Das ist schon abartig, dass hier die Pflegenden unter einen Druck gesetzt werden der nichts anderes mehr zulässt, als die genau vorgeschriebenen Handreichungen zu geben. Hier erlebe ich am stärksten, dass auch die Mitarbeitenden oft überfordert sind, das, was sie an ethischen Überzeugung haben auch an die Frau, an den Mann zu bringen. Sie können es eigentlich nur tun, indem sie etwas Eigenes, Ehrenamtliches einsetzen.

Das klingt jetzt aber doch gefährlich nach Selbstausbeutung.

Ich bin davon überzeugt: es gibt auch in der Immanuel Diakonie wie in einer Baptistengemeinde enorm viel ehrenamtliches Handeln, was natürlich nicht ausgenutzt werden und sich in Richtung Ausbeutung entwickeln darf. Aber es wird viel aus Überzeugung von Mitarbeitenden an dieser Stelle eingesetzt.

Die Zeiten werden härter. Wird Ihnen nicht Angst und Bange wenn sie an die Zukunft des Gesundheitswesens denken – vor allem an die Finanzierbarkeit?

Für mich ist ausschlaggebend, dass wir bei der solidaren Finanzierung bleiben. Politische Aktivitäten, die Solidargemeinschaft aufbrechen wollen, sind gefährlich und für mich als Christ überhaupt nicht nachzuvollziehen. Wir müssen auch als Kirchenbund dafür eintreten, dass die solidarische Finanzierung des Gesundheitswesens erhalten bleibt.
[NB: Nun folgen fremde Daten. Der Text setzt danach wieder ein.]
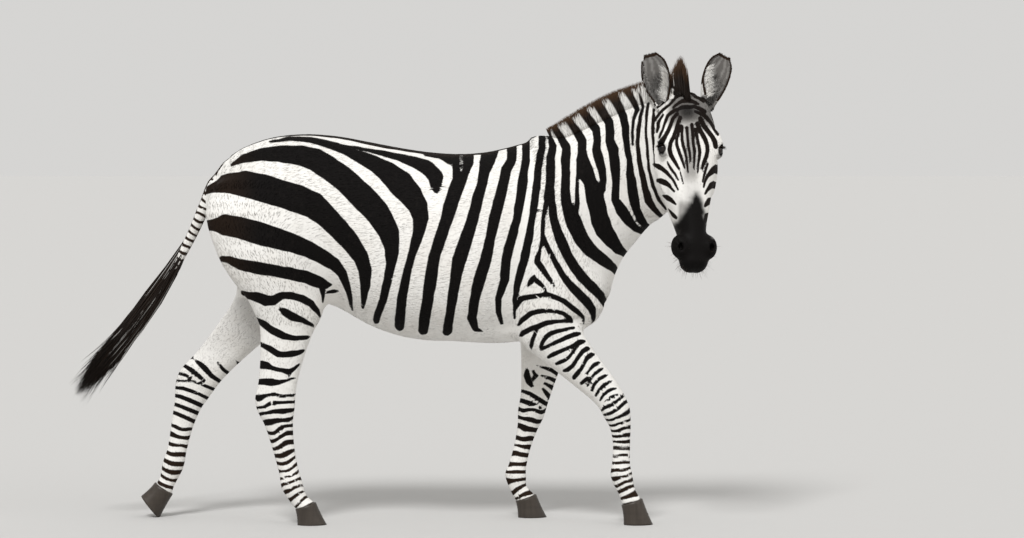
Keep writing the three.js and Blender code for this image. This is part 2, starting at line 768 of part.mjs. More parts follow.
// A hoof: the coronet's ring on the leg's last section, and the sole's outline under it.
function makeHoof(name, leg) {
  const AROUND = 16;
  const coronet = leg.sections.at(-1);
  const pitch = radians(leg.pitch);
  const forward = [Math.cos(pitch), 0, -Math.sin(pitch)];
  const up = [Math.sin(pitch), 0, Math.cos(pitch)];
  const oval = (j, ahead, behind, wide, along) => {
    const angle = (-2 * Math.PI * j) / AROUND;
    const long = Math.cos(angle) > 0 ? ahead : behind;
    return add(times(along, Math.cos(angle) * long), [0, Math.sin(angle) * wide, 0]);
  };
  const count = Array.from({ length: AROUND }, (_, j) => j);
  const below = add(coronet.middle, times(forward, 14));
  const flat = count.map((j) => add(below, oval(j, HOOF_TOE, HOOF_HEEL, HOOF_HALF_WIDTH, forward)));
  const lowest = Math.min(...flat.map((p) => p[2]));
  const drop = (lowest + (leg.pitch ? HOOF_SUNK : 0)) / up[2];
  const rim = flat.map((p) => sub(p, times(up, drop)));
  const band = count.map((j) => {
    const half = coronet.half + 3;
    return add(coronet.middle, oval(j, half, half, coronet.wide + 3, coronet.deep));
  });
  const rings = [band, rim];
  let solid = solidOf(ringMesh(rings, [coronet.middle, sub(below, times(up, drop))]));
  solid = trimmed(solid, flipped(planeOf(coronet)));
  if (leg.pitch) solid = solid.subtract(block([0, 0, 0], [0, 0, -1], [HUGE, HUGE, HUGE]));
  finish(name, HORN, 0.45, solid);
}

function makeLegs() {
  for (const [name, leg] of Object.entries(legs)) {
    const cut = LEG_CUT[leg.kind];
    const count = LEG_MESH.rings;
    const last = LEG_PROFILE[leg.kind].at(-1)[0];
    const sections = Array.from({ length: count }, (_, i) =>
      legSectionAt(leg, cut + ((last - 1e-6 - cut) * i) / (count - 1)),
    );
    sections[0] = legCut(leg);
    const down = planeOf(sections[0]).normal;
    const up = planeOf(sections.at(-1)).normal;
    sections[0] = { ...sections[0], middle: add(sections[0].middle, times(down, CUT)) };
    sections[count - 1] = { ...sections[count - 1], middle: add(sections[count - 1].middle, times(up, -CUT)) };
    const own = tube(leg.sections, { caps: [60, 200], power: 2.1 });
    const onOwnSide = (p) => 6 - p[1] * leg.side;
    const { middle, deep } = sections[0];
    const tooFar = (p) => Math.abs(dot(sub(p, middle), deep)) - LEG_REACH;
    const reachable = (p) => (p[2] < 520 ? own(p) : Math.max(body(p), onOwnSide(p), tooFar(p)));
    finish(name, COAT, 0.85, ringed(sections, reachable, LEG_MESH.around));
    makeHoof(name.replace("leg", "hoof"), leg);
  }
}

function makeTail() {
  const count = 8;
  const sections = Array.from({ length: count }, (_, i) =>
    sectionAt(dockSections, 4 + ((dockSections.length - 1 - 4) * i) / (count - 1)),
  );
  const solid = trimmed(ringed(sections, (p) => Math.min(dock(p), FAR), 12), flipped(dockCut));
  const end = planeOf(dockSections.at(-1));
  finish("tail_dock", COAT, 0.85, trimmed(solid, end));

  const rows = SWITCH_ROWS.map(([x, z, half, wide], i) => {
    const [xa, za] = SWITCH_ROWS[Math.max(i - 1, 0)];
    const [xb, zb] = SWITCH_ROWS[Math.min(i + 1, SWITCH_ROWS.length - 1)];
    const along = unit([xb - xa, 0, zb - za]);
    const up = [-along[2], 0, along[0]];
    return [...add([x, 0, z], times(up, half)), ...add([x, 0, z], times(up, -half)), wide];
  });
  finish("tail_switch", HAIR, 0.8, trimmed(lofted(sectionsOf(rows, 2), 12), flipped(end)));
}

// An ear: a leaf of even wall, rolled about its length, with its mouth forwards.
function makeEar(side) {
  const [ROWS, COLUMNS] = [8, 7];
  const root = fromHead(side > 0 ? EAR_ROOTS.left : EAR_ROOTS.right);
  const up = unit(add(times(headAxes.along, -Math.cos(radians(EAR.back))), add(
    times(headAxes.left, side * Math.sin(radians(side > 0 ? EAR.outLeft : EAR.outRight))),
    times(headAxes.out, -Math.sin(radians(EAR.back))),
  )));
  const open = unit(add([EAR.faces[0], EAR.faces[1], EAR.faces[2]], times(headAxes.left, side * EAR.turned)));
  const front = unit(sub(open, times(up, dot(open, up))));
  const across = cross(front, up);
  const sheets = [0, 1].map((inner) =>
    Array.from({ length: ROWS + 1 }, (_, i) => {
      const t = i / ROWS;
      const [wide, deep, lap, lean] = rowAt(EAR_ROWS, t * (EAR_ROWS.length - 1));
      const wall = inner * EAR_WALL * (1 - 0.5 * t);
      return Array.from({ length: COLUMNS + 1 }, (_, j) => {
        const angle = radians(lap) * ((2 * j) / COLUMNS - 1);
        const offset = add(
          times(across, Math.sin(angle) * Math.max(wide - wall, 1)),
          times(front, -Math.cos(angle) * Math.max(deep - wall, 1) + lean),
        );
        return add(add(root, times(up, t * (EAR_LENGTH - wall) + wall * 0.5)), offset);
      });
    }),
  );
  const width = COLUMNS + 1;
  const inside = (ROWS + 1) * width;
  const faces = [];
  const quad = (a, b, c, d) => faces.push([a, b, c], [a, c, d]);
  for (let i = 0; i < ROWS; i++) {
    for (let j = 0; j < COLUMNS; j++) {
      const a = i * width + j;
      quad(a, a + 1, a + 1 + width, a + width);
      quad(inside + a + width, inside + a + 1 + width, inside + a + 1, inside + a);
    }
    const [first, last] = [i * width, i * width + COLUMNS];
    quad(first, first + width, inside + first + width, inside + first);
    quad(last + width, last, inside + last, inside + last + width);
  }
  for (let j = 0; j < COLUMNS; j++) {
    const top = ROWS * width + j;
    quad(j + 1, j, inside + j, inside + j + 1);
    quad(top, top + 1, inside + top + 1, inside + top);
  }
  let solid = solidOf(geometryOf(sheets.flat(2), faces));
  if (solid.volume() < 0) throw new Error("an ear is inside out");
  finish(side < 0 ? "ear_right" : "ear_left", COAT, 0.85, clearOf(solid, ["head", "neck"]));
}

// The mane: a blade of hair whose foot stands just clear of the crest.
function makeMane() {
  const outsideBody = (p) => body(p) - MANE_CLEAR;
  const rings = MANE_ROWS.map((row, i) => {
    const [edge, root] = [row.slice(0, 3), row.slice(3, 6)];
    const [before, after] = [MANE_ROWS[Math.max(i - 1, 0)], MANE_ROWS[Math.min(i + 1, MANE_ROWS.length - 1)]];
    const along = sub(after.slice(3, 6), before.slice(3, 6));
    const side = unit(cross(sub(edge, root), along));
    const foot = (k) => {
      const start = add(root, times(side, k * row[6]));
      const up = unit(sub(edge, root));
      return add(start, times(up, reach(outsideBody, start, up)));
    };
    const [left, middle, right] = [foot(-1), foot(0), foot(1)];
    const waist = (k) => add(mix(middle, edge, 0.5), times(side, k * row[6] * 0.9));
    const tip = (k) => add(edge, times(side, k * row[6] * 0.3));
    return [middle, right, waist(1), tip(1), tip(-1), waist(-1), left];
  });
  const centre = (ring) => times(ring.reduce(add), 1 / ring.length);
  const blade = solidOf(ringMesh(rings, [centre(rings[0]), centre(rings.at(-1))]));
  finish("mane", HAIR, 0.8, clearOf(blade, ["ear_left", "ear_right"], 2.5));
}

// ---------------------------------------------------------------- build

makeTrunk();
makeNeck();
makeHead();
makeLegs();
makeTail();
for (const side of [-1, 1]) makeEar(side);
makeMane();

const bounds = new THREE.Box3().setFromObject(group);
group.position.set(-(bounds.min.x + bounds.max.x) / 2, -(bounds.min.y + bounds.max.y) / 2, -bounds.min.z);

export default group;
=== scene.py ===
"""A life-size plains zebra at a slow walk: skin, coat, mane, tail, eyes and hooves over the solids."""

import math

import bpy
import bmesh
import numpy as np
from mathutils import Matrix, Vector


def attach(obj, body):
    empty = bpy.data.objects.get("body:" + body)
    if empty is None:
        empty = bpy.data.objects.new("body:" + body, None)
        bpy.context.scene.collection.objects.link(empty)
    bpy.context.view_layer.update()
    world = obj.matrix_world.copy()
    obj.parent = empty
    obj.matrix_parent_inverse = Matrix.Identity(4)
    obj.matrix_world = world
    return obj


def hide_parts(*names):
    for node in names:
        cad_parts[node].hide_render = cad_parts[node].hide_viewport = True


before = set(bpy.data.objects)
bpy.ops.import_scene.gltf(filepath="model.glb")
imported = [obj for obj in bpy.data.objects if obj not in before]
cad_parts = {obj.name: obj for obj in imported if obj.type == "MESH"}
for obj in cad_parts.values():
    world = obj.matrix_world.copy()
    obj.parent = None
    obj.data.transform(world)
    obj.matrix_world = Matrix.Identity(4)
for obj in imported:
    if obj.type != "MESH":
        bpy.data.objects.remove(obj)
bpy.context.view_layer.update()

bl_info = {
    "name": "Plains Zebra",
    "version": (1, 0, 0),
    "blender": (4, 5, 0),
    "location": "View3D > Sidebar > Zebra",
    "description": "Skin, coat, mane, tail, eyes and hooves of a standing plains zebra",
    "category": "Add Mesh",
}

# ---------------------------------------------------------------- sizes of the body, in millimetres
# +X is the way it walks, +Y its left side, +Z up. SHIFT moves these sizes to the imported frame.
SHIFT = np.array([26.7073, 50.4193, 0.0])
MM = 0.001
TRUNK_ROWS = [
    [-662, 1168, -640, 1030, 60], [-598, 1256, -566, 900, 132], [-485, 1306, -455, 806, 196],
    [-365, 1322, -345, 762, 230], [-245, 1315, -240, 724, 246], [-140, 1296, -140, 668, 259],
    [-40, 1277, -40, 631, 267], [60, 1262, 60, 614, 269], [160, 1255, 160, 613, 262],
    [250, 1260, 250, 621, 246], [330, 1276, 338, 627, 220], [405, 1296, 430, 636, 188],
    [462, 1302, 540, 650, 160], [505, 1276, 620, 700, 128],
]
NECK_ROWS = [
    [430, 0, 1296, 628, 0, 688, 150], [500, 0, 1304, 676, 0, 762, 136], [560, 0, 1326, 697, -2, 834, 121],
    [620, -6, 1354, 726, -8, 896, 108], [680, -18, 1382, 768, -22, 952, 100],
    [738, -38, 1408, 808, -48, 1004, 95], [794, -70, 1428, 850, -82, 1038, 91],
    [846, -110, 1440, 880, -106, 1080, 87], [888, -145, 1440, 892, -116, 1160, 80],
]
HEAD = {"poll": [941, -200, 1457], "yaw": 14, "pitch": 70, "roll": 2.2}
HEAD_ROWS = [
    # u, w of the face, w of the jaw line, half width
    [-12, -22, -120, 48], [30, 2, -150, 82], [90, 12, -178, 102], [150, 14, -204, 107], [205, 11, -218, 105],
    [270, 5, -210, 95], [340, -2, -190, 77], [410, -8, -162, 59], [470, -14, -140, 47], [516, -18, -130, 52],
    [566, -30, -116, 42],
]
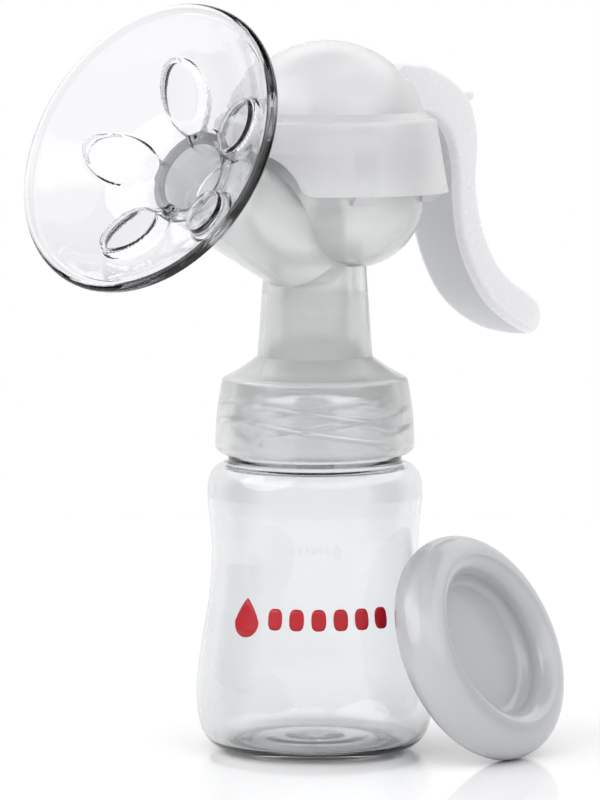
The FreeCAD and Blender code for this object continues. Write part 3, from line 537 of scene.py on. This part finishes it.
crystal, crystal_tree, crystal_shader = new_material("crystal_clear_rubber")
crystal_shader.inputs["Base Color"].default_value = linear("#fdfdff")
crystal_shader.inputs["IOR"].default_value = 1.45
crystal_shader.inputs["Transmission Weight"].default_value = 1.0
uneven_gloss(crystal_tree, crystal_shader, 8, 0.0, 0.03)
relief(crystal_tree, crystal_shader, 14, 0.03, 0.0)
deep_tint(crystal, 65.0)
funnel = new_piece("petal_funnel", funnel_mesh, crystal, "cushion")
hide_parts("massage_cushion")


# --- Domed cover --------------------------------------------------------------------------------
# The same frosted polypropylene as the head, a little denser: a dome over a stepped, flared skirt,
# arched where the tunnel passes and slotted for the lever, with four keys that centre it.
cover_pp, cover_tree, cover_shader = new_material("dense_frosted_polypropylene")
cover_shader.inputs["Base Color"].default_value = linear("#fdfdfe")
cover_shader.inputs["IOR"].default_value = 1.49
cover_shader.inputs["Transmission Weight"].default_value = 0.55
uneven_gloss(cover_tree, cover_shader, 14, 0.17, 0.25)
relief(cover_tree, cover_shader, 0.8, 0.003)
dress("dome_cover", cover_pp)


# --- Lever --------------------------------------------------------------------------------------
# Frosted polypropylene, thick enough to be opaque, with rounded edges: smooth outside, with a fine
# spark grain on the side towards the bottle, where the colour is also painted greyer as shade. It
# turns on the pin, and its fork lifts the stem.
# Past the grain start the underside takes the grain and a grey painted as shade.
LEVER_EDGE, BELLY_CROWN, GRAIN_AND_SHADE_STARTS, TINE_OFFSET = 1.8, 0.8, 34, 4.68
BLADE = [((13.7, 177.1), (13.7, 181.4), 9.9), ((17.0, 177.0), (17.0, 181.5), 10.0),
         ((21.0, 177.0), (22.6, 188.4), 10.0), ((26.0, 177.1), (26.6, 194.2), 10.0),
         ((31.5, 177.8), (33.0, 194.0), 10.0), ((37.3, 180.1), (39.1, 193.4), 10.0),
         ((45.4, 178.0), (50.5, 189.2), 10.0), ((51.5, 172.2), (59.6, 182.4), 10.0),
         ((54.3, 163.8), (63.0, 171.5), 10.0), ((54.9, 155.0), (62.3, 159.5), 10.0),
         ((56.9, 143.7), (65.3, 146.6), 10.0), ((61.9, 133.5), (71.6, 136.0), 10.0),
         ((69.0, 124.9), (79.1, 129.7), 10.0), ((78.0, 118.9), (87.3, 125.6), 9.9),
         ((87.0, 114.9), (93.6, 121.9), 9.3), ((93.4, 113.2), (96.8, 117.6), 7.6),
         ((95.9, 113.3), (97.4, 115.3), 5.2)]
TINE = [((2.65, 179.3), (2.65, 180.7), 0.8), ((3.4, 178.0), (3.4, 182.0), 1.2),
        ((4.8, 177.15), (4.8, 182.8), 1.32), ((6.4, 177.0), (6.4, 182.8), 1.32),
        ((10.6, 177.0), (10.6, 181.5), 1.32), ((15.0, 177.0), (15.0, 181.5), 1.32)]
THUMB_RIDGE = [((55.0, 182.5), (55.0, 185.5), 7.5), ((62.4, 182.5), (62.4, 185.5), 7.5),
               ((63.7, 182.9), (63.7, 185.1), 7.3), ((64.35, 183.6), (64.35, 184.4), 6.8)]


def between(stations, steps):
    """Stations along a smooth line through the given ones."""
    flat = [(*low, *high, half) for low, high, half in stations]
    ends = [flat[0]] + flat + [flat[-1]]
    made = []
    for i in range(1, len(ends) - 2):
        for k in range(steps):
            t = k / steps
            made.append([0.5 * (2 * b + (c - a) * t + (2 * a - 5 * b + 4 * c - d) * t * t
                                + (3 * b - a - 3 * c + d) * t ** 3)
                         for a, b, c, d in zip(*ends[i - 1:i + 3])])
    return made + [list(flat[-1])]


def section(thick, half, edge, crown):
    """A rounded block's outline, as (across, up, is underneath) points, with a crowned underside."""
    edge = min(edge, 0.46 * thick, 0.9 * half)
    points = []
    for side, level, start in ((1, 1, 0), (-1, 1, 90), (-1, 0, 180), (1, 0, 270)):
        for k in range(6):
            angle = radians(start + 18 * k)
            points.append((side * (half - edge) + edge * cos(angle),
                           (thick - edge if level else edge) + edge * sin(angle), False))
        if start == 180:
            reach = half - edge
            points += [(reach * (k / 5 - 1), 0.0, True) for k in range(1, 10)]
    return [(y, up - crown * max(1 - (y / half) ** 2, 0) * (up < edge), under)
            for y, up, under in points]


def loft(mesh, stations, middle, edge, crown, steps):
    """Adds a closed bar through stations, set sideways by middle; a crowned underside gets the grain
    and a grey painted as shade.
    """
    rings = []
    for x1, z1, x2, z2, half in between(stations, steps):
        thick = hypot(x2 - x1, z2 - z1)
        along = ((x2 - x1) / thick, (z2 - z1) / thick)
        outline = section(thick, half, edge, crown)
        rings.append([mesh.verts.new((x1 + up * along[0], middle + y, z1 + up * along[1]))
                      for y, up, _ in outline])
    for ring, following in zip(rings, rings[1:]):
        for k, (_, _, under) in enumerate(outline):
            after = (k + 1) % len(ring)
            face = mesh.faces.new((ring[k], ring[after], following[after], following[k]))
            # Faces past the grain start take the second material, whose grey is painted shade.
            grain_and_shade_face = under and crown > 0 and face.calc_center_median().x > GRAIN_AND_SHADE_STARTS
            face.material_index = int(grain_and_shade_face)
    for ring in (rings[0], rings[-1]):
        centre = mesh.verts.new(sum((v.co for v in ring), Vector()) / len(ring))
        for k in range(len(ring)):
            mesh.faces.new((ring[k], ring[(k + 1) % len(ring)], centre))


lever_pp, lever_tree, lever_shader = new_material("thick_frosted_polypropylene")
lever_shader.inputs["Base Color"].default_value = linear("#ececee")
lever_shader.inputs["IOR"].default_value = 1.49
uneven_gloss(lever_tree, lever_shader, 7, 0.2, 0.3)
relief(lever_tree, lever_shader, 1.2, 0.004)

# Spark-eroded grain: a satin side where the mould was left rough; its greyer colour is painted shade.
grain_and_painted_shade_pp, grain_and_painted_shade_tree, grain_and_painted_shade_shader = new_material("spark_grain_and_painted_shade_polypropylene")
grain_and_painted_shade_shader.inputs["IOR"].default_value = 1.49
speck = add(grain_and_painted_shade_tree, "ShaderNodeTexNoise",
            {"Vector": mm_texture(grain_and_painted_shade_tree, 0.7), "Detail": 4.0})
# Greys that vary with the grain, darker than the lever overall as painted shade.
grain_and_shade_tone = add(grain_and_painted_shade_tree, "ShaderNodeMix",
           {0: speck.outputs[0], 6: linear("#c3c4c7"), 7: linear("#d3d4d7")}, data_type="RGBA")
grain_and_painted_shade_tree.links.new(grain_and_shade_tone.outputs[2], grain_and_painted_shade_shader.inputs["Base Color"])
uneven_gloss(grain_and_painted_shade_tree, grain_and_painted_shade_shader, 9, 0.3, 0.42)
relief(grain_and_painted_shade_tree, grain_and_painted_shade_shader, 0.7, 0.006, 4.0)

bars = bmesh.new()
loft(bars, BLADE, 0.0, LEVER_EDGE, BELLY_CROWN, 6)
for side in (-TINE_OFFSET, TINE_OFFSET):
    loft(bars, TINE, side, 0.5, 0.0, 3)
loft(bars, THUMB_RIDGE, 0.0, 1.2, 0.0, 4)
bmesh.ops.recalc_face_normals(bars, faces=bars.faces)
lever_mesh = bpy.data.meshes.new("squeeze_lever")
bars.to_mesh(lever_mesh)
lever_mesh.transform(Matrix.Scale(MM, 4))
lever_mesh.shade_smooth()
lever = new_piece("squeeze_lever", lever_mesh, lever_pp, "lever")
lever_mesh.materials.append(grain_and_painted_shade_pp)
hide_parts("lever")


# --- Stand --------------------------------------------------------------------------------------
# Glossy white ABS, moulded and polished: a fat ring with a shallow recess for the bottle's foot.
# It leans on the bottle. The gloss carries a faint orange peel, and the white is painted down to a
# mid grey as shade.
gloss_abs, gloss_tree, gloss_shader = new_material("polished_white_abs_painted_grey_shade")
# Base colour: a mid grey, painted shade on what is white ABS.
gloss_shader.inputs["Base Color"].default_value = linear("#babbbe")
gloss_shader.inputs["IOR"].default_value = 1.53
gloss_shader.inputs["Coat Weight"].default_value = 0.3
uneven_gloss(gloss_tree, gloss_shader, 10, 0.12, 0.2)
relief(gloss_tree, gloss_shader, 2.5, 0.01)
dress("bottle_stand", gloss_abs)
Trotz Alledem werden in Zukunft nicht mehr alle Leistungen, die machbar wären, bezahlbar sein.

Wir werden uns damit auseinandersetzen müssen ob jede medizinische Leistung, die möglich ist, auch zu jeder Zeit anzuwenden ist. Da könnten wir als Christen auch beispielhaft sein in der Weise, unser Leben nicht immer in die Hände der Ärzte zu legen. Wir müssen uns immer wieder fragen: muss ich jede medizinische Leistung in einem hohen Alter annehmen oder kann ich auch darüber nachdenken, ob der Ertrag dieser Leistung mein Leben wirklich verbessert. Verlängern kann es nach unserer Überzeugung ohnehin kein Mensch.

Sie haben jetzt viel von der ‚Solidargemeinschaft’ gesprochen. Hier die Nagelprobe: Hat die Immanuel Diakonie eine Betriebskrankenkasse und ist Elimar Brandt privat versichert?

Wir haben keine Betriebskrankenkasse entwickelt weil wir gesagt haben: Wir wollen auch an dieser Stelle in der großen Solidargemeinschaft bleiben. Ich persönlich bin immer ganz bewusst in einer gesetzlichen Krankenkasse – der AOK – geblieben um damit auch ein Signal zu geben: Das ist die Kasse, die am stärksten für die Mühseligen und Beladenen eintritt. Dann darf ich, der ein bisschen mehr verdienen darf als Andere und der ich von meinem ganzen Umfeld her auch nicht ständig die Kasse benötige, mich nicht von der Solidargemeinschaft verabschieden.

Schlussfrage: Wird das Führen der Immanuel Diakonie-Einrichtungen nach den Maßstäben der christlichen Ethik von den Kunden auch honoriert?

Das, was als Echo zu uns kommt ist: „Wenn man in ihr Haus kommt, herrscht dort eine andere Atmosphäre“. Das beschreibt für mich Wesentliches. Das bringen Leute vielleicht nicht direkt mit christlicher Wertesetzung in Verbindung. Aber sie sagen: Hier ist irgendwie ein anderer Geist.

Herr Brandt, wir danken Ihnen für das Gespräch.